Recently I did a video talking about how people distance themselves from video games nowadays, now that statement can be taken in several ways and realistically it’s up to interpretation, but I tried to cover as much as I was willing about the so called ‘taboo’ subject. Why is it taboo? Do you hear anyone talking about this, I bet you don’t, people tend to shy away from this subject and why do they do it? Whether it be intentional or not people tend to be extremely biased when it comes to games, if they don’t buy games day 1, they fan boy over their favourite franchise. If they don’t fan boy over franchises they like, they buy games day 1. The duality of man, lol. Distancing yourself is the act of distancing yourself, plain and simple. Okay, really, it’s whatever you interpret it to be, for myself I made points in the video attached to this post. It can be many things, but the plain and simple would be ‘purposely or unconsciously not involving yourself in the inner works of the video game world, whether it be research into a company before you buy a game or not accepting criticism for a franchise you enjoy’ those are just vague reasons, like I said it varies from person to person. Hype is a disease, and no one wants a disease, right? Hype can cause distance and make you do things you’d normally not do, hey, I’m as excited for GTA VI as the next person but it still won’t change the fact that I’ll wait for PC and a steep price drop, and if that doesn’t happen then I’ll simply won’t play it. I won’t make the mistake of what I did with Red Dead Redemption 2 and play it on PS4, I think that was half the reason I got a PS4 because the only game I ever actually finished on it was RDR2. Had a few other PS4 games but never finished them, still waiting on CTR: Crash Team Racing Nitro-Fuelled PC release, like that will ever happen.

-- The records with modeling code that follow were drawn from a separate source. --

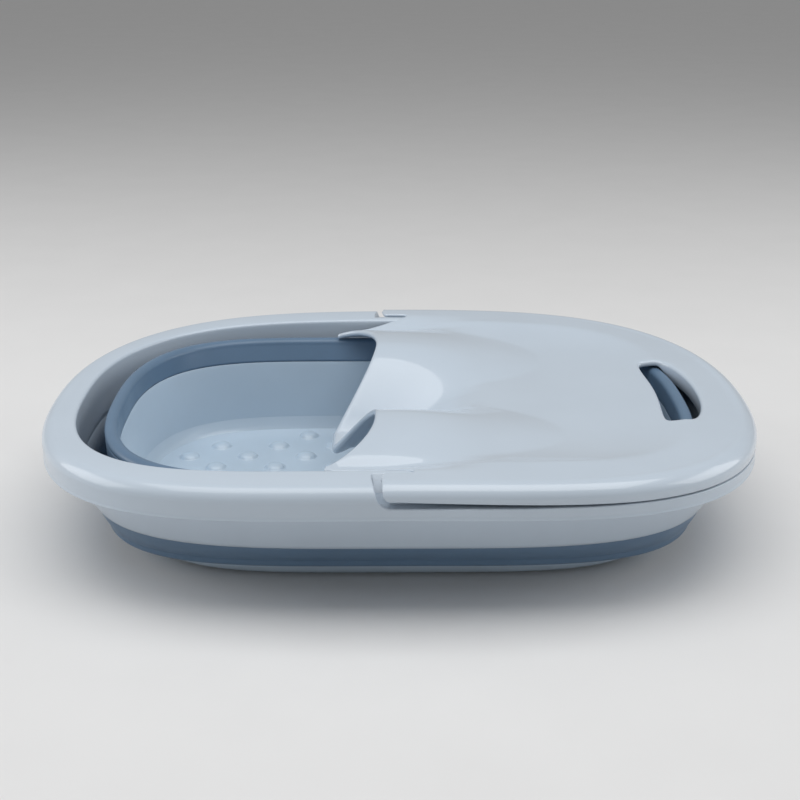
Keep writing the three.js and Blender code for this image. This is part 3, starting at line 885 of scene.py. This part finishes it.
def make_camera():
    target = Vector(CAMERA_TARGET) * MM
    e, a, r = (math.radians(angle) for angle in (CAMERA_ELEVATION, CAMERA_AZIMUTH, CAMERA_ROLL))
    back = Vector((math.sin(a) * math.cos(e), -math.cos(a) * math.cos(e), math.sin(e)))
    right = Vector((math.cos(a), math.sin(a), 0))
    up = back.cross(right)
    data = bpy.data.cameras.new("camera")
    data.sensor_width = CAMERA_SENSOR
    data.lens = CAMERA_LENS
    camera = bpy.data.objects.new("camera", data)
    bpy.context.scene.collection.objects.link(camera)
    across = right * math.cos(r) + up * math.sin(r)
    upward = up * math.cos(r) - right * math.sin(r)
    turn = Matrix((across, upward, back)).transposed().to_4x4()
    camera.matrix_world = Matrix.Translation(target + back * CAMERA_DISTANCE * MM) @ turn
    bpy.context.scene.camera = camera


def area_light(name, place, aim, size, power):
    data = bpy.data.lights.new(name, "AREA")
    data.shape = "RECTANGLE"
    data.size, data.size_y = size
    data.energy = power
    light = bpy.data.objects.new(name, data)
    light.location = place
    light.rotation_euler = (Vector(aim) - Vector(place)).to_track_quat("-Z", "Y").to_euler()
    bpy.context.scene.collection.objects.link(light)


def make_stage():
    reach = 9000
    corners = [(-reach, -reach, 0), (reach, -reach, 0), (reach, reach, 0), (-reach, reach, 0)]
    paint = moulded("floor_paint", FLOOR_WHITE, 0.9, 200, 0.00002, 0.004)
    floor = mesh_object("floor", corners, [(0, 1, 2, 3)], paint)
    world = bpy.data.worlds.new("studio")
    world.use_nodes = True
    background = world.node_tree.nodes["Background"]
    background.inputs["Color"].default_value = (1, 1, 1, 1)
    background.inputs["Strength"].default_value = 0.33
    bpy.context.scene.world = world
    area_light("overhead", (0, -0.15, 1.4), (0, -0.1, 0), (2.0, 1.1), 15)
    area_light("left_wall", (-1.7, 0.1, 0.75), (0, 0, 0.05), (1.4, 1.0), 10)
    area_light("right_wall", (1.7, 0.1, 0.75), (0, 0, 0.05), (1.4, 1.0), 8)


make_camera()
RIM_TURNS = cut_turns()
TURNS = even_turns(288)
rim_shell(RIM_TURNS)
rim_band_shell(TURNS)
belt_outer(TURNS)
belt_middle(TURNS)
belt_inner(TURNS)
tub_shell(TURNS)
lid_shell()
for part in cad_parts:
    if part.startswith("antislip_pad"):
        antislip_pad(part)
make_stage()
bpy.context.scene.view_settings.view_transform = "Standard"
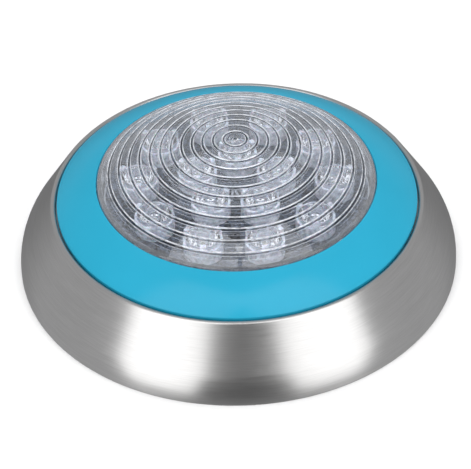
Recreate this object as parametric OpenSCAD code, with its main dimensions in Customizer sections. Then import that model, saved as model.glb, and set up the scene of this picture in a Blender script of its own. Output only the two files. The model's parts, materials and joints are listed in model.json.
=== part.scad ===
// Surface-mounted LED pool light: a stainless skirt and a coloured trim ring round a domed,
// ringed lens, on a sealed lamp body that lifts off a three-armed wall bracket.
// +Z points out of the lens, away from the wall. The origin is the middle of the wall plane.

/* [Skirt] */
// Outside diameter of the skirt at the wall
skirt_d = 230; // [229:0.5:232]
// Thickness of the skirt's sheet
skirt_t = 1.2; // [1:0.1:1.4]
// Height of the straight lip before the side starts to lean in
lip_h = 2; // [1.5:0.1:3]
// Lean of the skirt's side from upright, in degrees
side_lean = 31.6; // [31.2:0.1:32]
// Outer radius of the rolled shoulder beside the trim ring
shoulder_round = 1.6; // [1.5:0.1:1.7]
// Top of the shoulder above the wall
shoulder_top = 39.4; // [39.2:0.1:39.6]
// Inside radius of the turned-in hem that stands on the wall
hem_inner_r = 109.2; // [109:0.1:110]

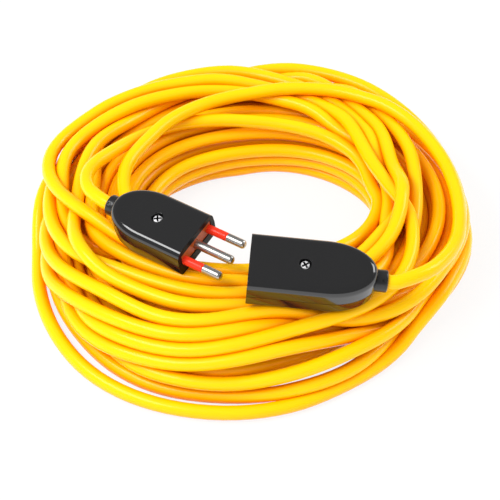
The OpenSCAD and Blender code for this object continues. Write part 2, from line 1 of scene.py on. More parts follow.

The key point is to have standards when it comes to games and not to just except bad practises from these companies. If you really want to play a game judge whether it will come to your platform of choice and if it is great, then how much is it worth to you, in my opinion no game is worth $60/£50. Let’s use the recent CTR: Nitro-Fuelled, I think it’s worth £25 at best, again this is my price point not necessarily what the game should be sold at but what I’m willing to pay. So, this means I’d have to wait for a sale, then it’s not on PC so I’d have to give in and get it on something like PS4 or Switch, or, I could just say no, I’m not willing to purchase it on those platforms and wait and hope it comes to PC. It’s having standards, we’re all adults here (I hope) so you should value your hard-earned dollar and what you choose to spend it on gaming wise. Not throw 60 bucks at it day one and barely play it because it’s not what you expected it to be. Have some damn self respect.